OpenAI Leaders Call for Regulation to Prevent AI Destroying Humanity
By Staff, Agencies
The leaders of the ChatGPT developer OpenAI have called for the regulation of “superintelligent” AIs, arguing that an equivalent to the International Atomic Energy Agency is needed to protect humanity from the risk of accidentally creating something with the power to destroy it.
In a short note published to the company’s website, co-founders Greg Brockman and Ilya Sutskever and the chief executive, Sam Altman, call for an international regulator to begin working on how to “inspect systems, require audits, test for compliance with safety standards, [and] place restrictions on degrees of deployment and levels of security” in order to reduce the “existential risk” such systems could pose.
“It’s conceivable that within the next 10 years, AI systems will exceed expert skill level in most domains, and carry out as much productive activity as one of today’s largest corporations,” they write. “In terms of both potential upsides and downsides, superintelligence will be more powerful than other technologies humanity has had to contend with in the past. We can have a dramatically more prosperous future; but we have to manage risk to get there. Given the possibility of existential risk, we can’t just be reactive.”
In the shorter term, the trio call for “some degree of coordination” among companies working on the cutting-edge of AI research, in order to ensure the development of ever-more powerful models integrates smoothly with society while prioritizing safety. That coordination could come through a government-led project, for instance, or through a collective agreement to limit growth in AI capability.
Researchers have been warning of the potential risks of superintelligence for decades, but as AI development has picked up pace those risks have become more concrete. The US-based Center for AI Safety [CAIS], which works to “reduce societal-scale risks from artificial intelligence”, describes eight categories of “catastrophic” and “existential” risk that AI development could pose.
While some worry about a powerful AI completely destroying humanity, accidentally or on purpose, CAIS describes other more pernicious harms. A world where AI systems are voluntarily handed ever more labor could lead to humanity “losing the ability to self-govern and becoming completely dependent on machines”, described as “enfeeblement”; and a small group of people controlling powerful systems could “make AI a centralizing force”, leading to “value lock-in”, an eternal caste system between ruled and rulers.

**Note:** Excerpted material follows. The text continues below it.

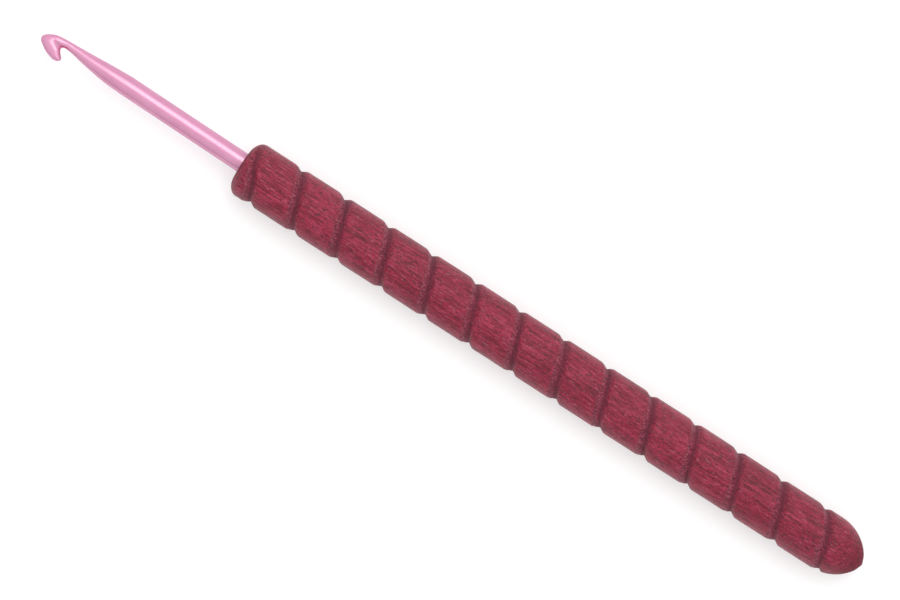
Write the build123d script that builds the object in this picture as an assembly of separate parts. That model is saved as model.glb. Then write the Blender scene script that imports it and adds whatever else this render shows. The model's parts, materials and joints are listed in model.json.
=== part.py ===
from build123d import *
import math
import os

# A crochet hook in three pieces: an aluminium hook, the one-piece wooden handle that it is
# glued into, and the cured glue between them. Sizes are in millimetres.
#
# The part lies on its side, as on a table. +X runs from the hook's tip to the handle's butt, +Z is
# up, and the hook's mouth opens towards -Y. The handle's axis is in the plane Y = 0. The origin is
# the middle of the part's length and width, on the table.

# --- Hook: lengths are along its own axis ---
HOOK_REACH = 45.1  # tip of the hook to the handle's face
TAPER_LENGTH = 18.6  # tip of the hook to the start of the straight shaft
SHAFT_DIAMETER = 4.0  # straight shaft, the hook's size
SHANK_LENGTH = 38.0  # shaft inside the handle
SHANK_CHAMFER = 0.4
KEY_RINGS = 4  # shallow rings round the shank that the glue keys into
KEY_RING_START = 0.05  # inside the handle's face, for the first ring
KEY_RING_WIDTH = 1.0
KEY_RING_DEPTH = 0.2
KEY_RING_PITCH = 9.0

# --- Hook: head. Each point is (distance from the tip, sideways from the shaft's axis) ---
THROAT_BACK = (6.4, 1.15)
THROAT_INNER = (6.4, -0.67)
MIDDLE_BACK = (12.5, 1.58)  # half-way up the taper
MIDDLE_INNER = (12.5, -1.62)
HEAD_BACK = [(3.5, 0.90), (1.5, 0.38), (0.0, -1.15), (1.5, -2.64), (3.7, -3.50)]
NOTCH = [(4.75, -0.68), (4.2, -1.10), (4.55, -1.90)]  # round the root of the mouth
LIP_TIP = (5.33, -2.90)
LIP_TIP_ROUND = 0.22  # half the lip's thickness at its very end

# --- Hook: half of its thickness, square to the plane of the mouth ---
MIDDLE_HALF_THICKNESS = 1.68
THROAT_HALF_THICKNESS = 1.22
HEAD_HALF_THICKNESS = 1.52
LIP_HALF_THICKNESS = 0.45

# --- Handle ---
HANDLE_LENGTH = 140.8
HANDLE_DIAMETER = 11.4
SHOULDER_LENGTH = 2.2  # the front shoulder is a quarter of an ellipse
SHOULDER_DROP = 3.2
BUTT_LENGTH = 8.0  # the butt is an ogive, tangent to the barrel
BUTT_FULLNESS = 0.78  # share of the handle's radius kept this near its tip:
BUTT_MIDDLE = 0.45  # share of the butt's length
BUTT_TIP_SLOPE = (0.40, -1.0)  # the ogive's direction at its tip

# --- Spiral groove: one right-handed start, the whole length of the handle ---
GROOVE_PITCH = 9.9
GROOVE_DEPTH = 0.7
GROOVE_HOOK_FLANK = 1.5  # width along the handle of the flank towards the hook
GROOVE_BUTT_FLANK = 1.0
GROOVE_LEAD_IN = 3.0  # handle's face to where the groove first crosses the handle's top
CUTTER_RISE = 0.5  # the cutter stands this far out of the wood

# --- Bore and glue ---
BORE_OFFSET = 0.38  # the bore's mouth is this far to the back (+Y) of the handle's axis
BORE_TILT = 0.74  # degrees; the hook's tip leans to the back
GLUE_FILM = 0.1  # radial gap round the shank
GLUE_PAD = 1.0  # glue between the shank's end and the bore's full-width end
GLUE_RECESS = 0.8  # the glue stops this far inside the handle's face
DRILL_POINT = 118.0  # degrees, the cone at the bore's floor
BORE_OVERRUN = 2.0  # the drill starts this far outside the handle

# --- Loft settings ---
HEAD_SECTIONS = 13
SECTION_POINTS = 12
SECTIONS_PER_SPAN = 3  # the bent head is lofted in spans of this many steps

# --- Sizes that follow ---
SHAFT_RADIUS = SHAFT_DIAMETER / 2
HANDLE_RADIUS = HANDLE_DIAMETER / 2
BORE_RADIUS = SHAFT_RADIUS + GLUE_FILM
BORE_DEPTH = SHANK_LENGTH + GLUE_PAD
OVERALL_LENGTH = HOOK_REACH + HANDLE_LENGTH
FACE_X = HOOK_REACH - OVERALL_LENGTH / 2
BUTT_X = OVERALL_LENGTH / 2
AXIS_HEIGHT = HANDLE_RADIUS


def hook_place():
    """From the hook's own frame, whose origin is its axis at the bore's mouth, to the part's."""
    return Pos(FACE_X, BORE_OFFSET, AXIS_HEIGHT) * Rot(0, 0, -BORE_TILT)


def rod(radius, start, end):
    """A round bar along X from start to end."""
    return Pos(start, 0, 0) * Rot(0, 90, 0) * Cylinder(
        radius, end - start, align=(Align.CENTER, Align.CENTER, Align.MIN)
    )


def hook_point(from_tip, sideways):
    return Vector(from_tip - HOOK_REACH, sideways, 0)


def section(back, inner, half_thickness):
    """An oval from the hook's back to its inner side, as a closed wire."""
    centre = (back + inner) / 2
    half_width = (back - inner) / 2
    half_height = Vector(0, 0, half_thickness)
    angles = [2 * math.pi * k / SECTION_POINTS for k in range(SECTION_POINTS)]
    points = [centre + half_width * math.cos(a) + half_height * math.sin(a) for a in angles]
    return Wire([Edge.make_spline(points, periodic=True)])


def head_half_thickness(t):
    """Along the bent head, from the throat (0) round the nose (0.5) to the tip of the lip (1)."""
    if t < 0.5:
        swell = math.sin(math.pi * t) ** 2
        return THROAT_HALF_THICKNESS + swell * (HEAD_HALF_THICKNESS - THROAT_HALF_THICKNESS)
    thinning = (2 * t - 1) ** 2
    return HEAD_HALF_THICKNESS - thinning * (HEAD_HALF_THICKNESS - LIP_HALF_THICKNESS)


def hook_head():
    """The taper, then the throat and the bent head with its lip, as lofts that share end faces."""
    lip_back = hook_point(LIP_TIP[0], LIP_TIP[1] - LIP_TIP_ROUND)
    lip_inner = hook_point(LIP_TIP[0], LIP_TIP[1] + LIP_TIP_ROUND)
    back = Edge.make_spline([hook_point(*THROAT_BACK), *[hook_point(*p) for p in HEAD_BACK], lip_back])
    inner = Edge.make_spline([hook_point(*THROAT_INNER), *[hook_point(*p) for p in NOTCH], lip_inner])
    steps = [k / (HEAD_SECTIONS - 1) for k in range(HEAD_SECTIONS)]
    head = [section(back @ t, inner @ t, head_half_thickness(t)) for t in steps]
    shaft_end = Plane(origin=hook_point(TAPER_LENGTH, 0), x_dir=(0, 1, 0), z_dir=(1, 0, 0))
    taper = [
        Wire([Edge.make_circle(SHAFT_RADIUS, shaft_end)]),
        section(hook_point(*MIDDLE_BACK), hook_point(*MIDDLE_INNER), MIDDLE_HALF_THICKNESS),
        head[0],
    ]
    lofts = [Solid.make_loft(taper)]
    for start in range(0, HEAD_SECTIONS - 1, SECTIONS_PER_SPAN):
        lofts.append(Solid.make_loft(head[start : start + SECTIONS_PER_SPAN + 1]))
    return lofts[0].fuse(*lofts[1:])


def hook():
    shaft = rod(SHAFT_RADIUS, TAPER_LENGTH - HOOK_REACH, SHANK_LENGTH)
    shaft = chamfer(shaft.edges().sort_by(Axis.X)[-1], SHANK_CHAMFER)
    for k in range(KEY_RINGS):
        start = KEY_RING_START + k * KEY_RING_PITCH
        end = start + KEY_RING_WIDTH
        shaft -= rod(SHAFT_RADIUS + KEY_RING_DEPTH, start, end) - rod(
            SHAFT_RADIUS - KEY_RING_DEPTH, start, end
        )
    return shaft + hook_head()


def bore():
    """The drilled hole, in the hook's own frame."""
    point_height = BORE_RADIUS / math.tan(math.radians(DRILL_POINT / 2))
    point = Pos(BORE_DEPTH, 0, 0) * Rot(0, 90, 0) * Cone(
        BORE_RADIUS, 0, point_height, align=(Align.CENTER, Align.CENTER, Align.MIN)
    )
    return rod(BORE_RADIUS, -BORE_OVERRUN, BORE_DEPTH) + point


def handle_blank():
    """The turned handle before the groove is carved, round the X axis."""
    barrel_start = FACE_X + SHOULDER_LENGTH
    barrel_end = BUTT_X - BUTT_LENGTH
    face_radius = HANDLE_RADIUS - SHOULDER_DROP
    butt_middle = (BUTT_X - BUTT_MIDDLE * BUTT_LENGTH, BUTT_FULLNESS * HANDLE_RADIUS)
    with BuildSketch() as profile:
        with BuildLine():
            Line((BUTT_X, 0), (FACE_X, 0))
            Line((FACE_X, 0), (FACE_X, face_radius))
            EllipticalCenterArc(
                (barrel_start, face_radius), SHOULDER_LENGTH, SHOULDER_DROP, start_angle=90, arc_size=90
            )
            Line((barrel_start, HANDLE_RADIUS), (barrel_end, HANDLE_RADIUS))
            Spline((barrel_end, HANDLE_RADIUS), butt_middle, (BUTT_X, 0), tangents=[(1, 0), BUTT_TIP_SLOPE])
        make_face()
    return revolve(profile.sketch, Axis.X)


def groove_cutter():
    """A V swept along the spiral, from before the handle's face to past its butt."""
    lead = GROOVE_PITCH - GROOVE_LEAD_IN
    start = FACE_X - lead
    turns = math.ceil((BUTT_X - start) / GROOVE_PITCH)
    turn_starts = [Vector(start + k * GROOVE_PITCH, 0, 0) for k in range(turns)]
    one_turn = GROOVE_PITCH, GROOVE_PITCH, HANDLE_RADIUS
    path = Wire([Edge.make_helix(*one_turn, center=c, normal=(1, 0, 0)) for c in turn_starts])
    growth = 1 + CUTTER_RISE / GROOVE_DEPTH
    plane = Plane(origin=(start, 0, HANDLE_RADIUS), x_dir=(1, 0, 0), z_dir=(0, -1, 0))
    with BuildSketch(plane) as profile:
        with BuildLine():
            Polyline(
                (-GROOVE_HOOK_FLANK * growth, CUTTER_RISE),
                (0, -GROOVE_DEPTH),
                (GROOVE_BUTT_FLANK * growth, CUTTER_RISE),
                close=True,
            )
        make_face()
    return Solid.sweep(profile.sketch.faces()[0], path, is_frenet=True)


def handle():
    carved = Pos(0, 0, AXIS_HEIGHT) * (handle_blank() - groove_cutter())
    return carved - hook_place() * bore()


def adhesive():
    """The cured glue: a film round the shank, its rings filled, and a pad at the bore's floor."""
    filled = bore() - rod(BORE_RADIUS + GLUE_FILM, -2 * BORE_OVERRUN, GLUE_RECESS)
    return hook_place() * (filled - hook())


def main():
    pieces = {
        "hook": hook_place() * hook(),
        "handle": handle(),
        "adhesive": adhesive(),
    }
    os.makedirs("parts", exist_ok=True)
    for name, piece in pieces.items():
        export_step(piece, f"parts/{name}.step")


main()
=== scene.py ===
import json
import math

import bpy
import numpy as np
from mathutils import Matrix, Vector, noise


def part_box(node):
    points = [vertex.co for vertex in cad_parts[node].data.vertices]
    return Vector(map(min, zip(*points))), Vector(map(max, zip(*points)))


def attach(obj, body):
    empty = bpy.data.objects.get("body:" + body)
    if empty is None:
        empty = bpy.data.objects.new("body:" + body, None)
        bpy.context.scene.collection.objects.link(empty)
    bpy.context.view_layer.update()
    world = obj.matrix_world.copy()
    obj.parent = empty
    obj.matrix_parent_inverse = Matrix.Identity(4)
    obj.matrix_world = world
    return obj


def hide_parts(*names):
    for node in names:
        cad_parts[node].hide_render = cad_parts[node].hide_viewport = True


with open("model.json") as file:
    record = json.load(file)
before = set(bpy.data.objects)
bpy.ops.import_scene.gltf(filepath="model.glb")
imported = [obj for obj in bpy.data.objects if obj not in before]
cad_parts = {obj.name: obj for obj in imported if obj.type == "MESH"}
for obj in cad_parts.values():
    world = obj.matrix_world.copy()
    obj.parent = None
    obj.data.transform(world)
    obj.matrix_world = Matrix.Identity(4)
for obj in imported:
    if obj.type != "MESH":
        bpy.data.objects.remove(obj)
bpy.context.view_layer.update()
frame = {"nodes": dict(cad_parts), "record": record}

MM = 0.001

# ---------------------------------------------------------------- places from the frame
HANDLE_LOW, HANDLE_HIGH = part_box("handle")
FACE_X = HANDLE_LOW.x  # the handle's flat front face
BUTT_X = HANDLE_HIGH.x
AXIS_Z = (HANDLE_LOW.z + HANDLE_HIGH.z) / 2
BARREL_RADIUS = (HANDLE_HIGH.z - HANDLE_LOW.z) / 2
SHAFT_MOUNT = frame["record"]["mounts"][0]
HOOK_DIRECTION = Vector(SHAFT_MOUNT["axis"])  # from the handle to the hook's tip
SHAFT_RADIUS = SHAFT_MOUNT["dims"]["r_mm"] * MM
HOOK_SIDE = Vector((HOOK_DIRECTION.y, -HOOK_DIRECTION.x, 0))  # the hook's back, +Y
BORE_MOUTH = Vector(SHAFT_MOUNT["pos_m"]) + HOOK_DIRECTION * (
    (FACE_X - SHAFT_MOUNT["pos_m"][0]) / HOOK_DIRECTION.x
)  # where the shaft leaves the handle
HOOK_REACH = (FACE_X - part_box("hook")[0].x) / -HOOK_DIRECTION.x

# ---------------------------------------------------------------- the view
CAMERA_TURN = math.radians(32.842)
CAMERA_HEIGHT = 952.5 * MM  # over the object's axis
CAMERA_SHIFT = (-0.38 * MM, -0.16 * MM)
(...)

OpenAI’s leaders say those risks mean “people around the world should democratically decide on the bounds and defaults for AI systems”, but admit that “we don’t yet know how to design such a mechanism”. However, they say continued development of powerful systems is worth the risk.
“We believe it’s going to lead to a much better world than what we can imagine today [we are already seeing early examples of this in areas like education, creative work, and personal productivity],” they write. They warn it could also be dangerous to pause development. “Because the upsides are so tremendous, the cost to build it decreases each year, the number of actors building it is rapidly increasing, and it’s inherently part of the technological path we are on. Stopping it would require something like a global surveillance regime, and even that isn’t guaranteed to work. So we have to get it right.”